This invention relates to a DC motor, and more particularly, to a flat brushless DC motor in which the rotor includes a field magnet and the stator includes a coil located in a plane parallel to and opposing the lower surface of the magnet.
It is generally known that the torque-angular velocity characteristic of a DC motor is of a "dropping" nature, that is, the generated torque of the motor decreases with increasing angular velocity. If a mechanical viscosity factor .mu. is defined as the reciprocal of the slope of the torque-angular velocity characteristic cirve, a DC motor having a large mechanical viscosity factor .mu. will generally be superior in performance. Thus, for example, a DC motor having a large mechanical viscosity factor .mu., will have superior speed control, that is, it will take less time for the motor to change from one speed to another due to load variations. In addition, a motor having a higher value of .mu. will produce a larger torque and thus be more powerful.
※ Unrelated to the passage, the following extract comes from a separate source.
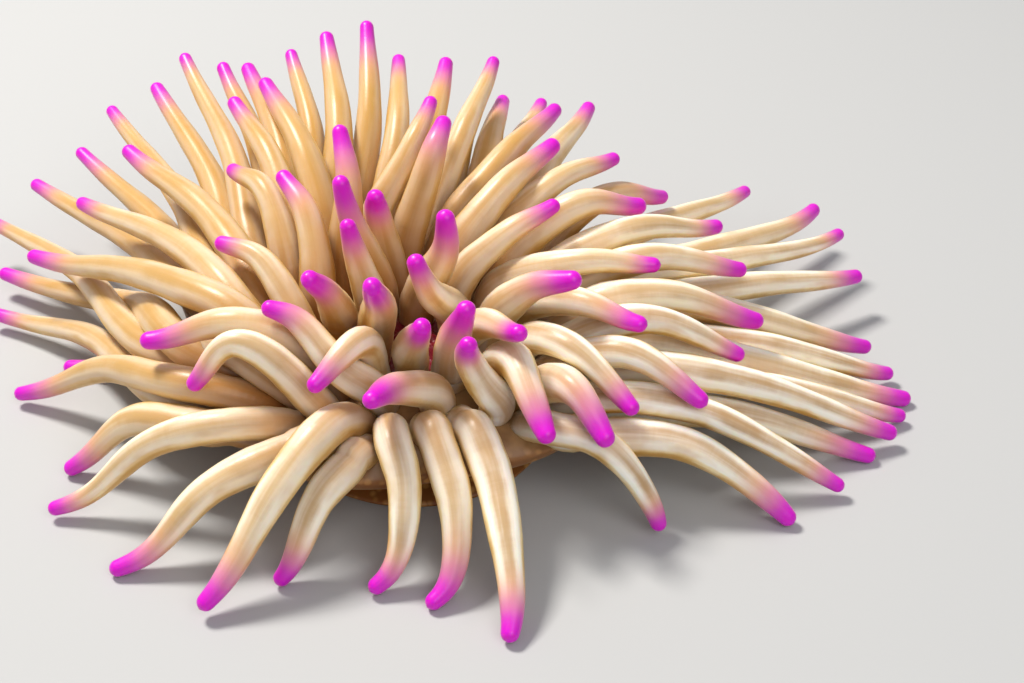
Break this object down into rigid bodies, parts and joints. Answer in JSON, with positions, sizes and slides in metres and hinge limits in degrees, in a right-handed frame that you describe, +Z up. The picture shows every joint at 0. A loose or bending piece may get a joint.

Further, the working current and, consequently, the consumed electric power for a given drive voltage, can be reduced by increasing the value of .mu.. Accordingly, a motor having a large value of .mu. has enhanced operating characteristics.
However, DC motors of the described type have generally been designed by a trial and error method and no attempts have been made to accurately increase the mechanical viscosity factor .mu. to optimize the operating characteristics of the motor. Thus, these DC motors are typically quite inefficient in operation.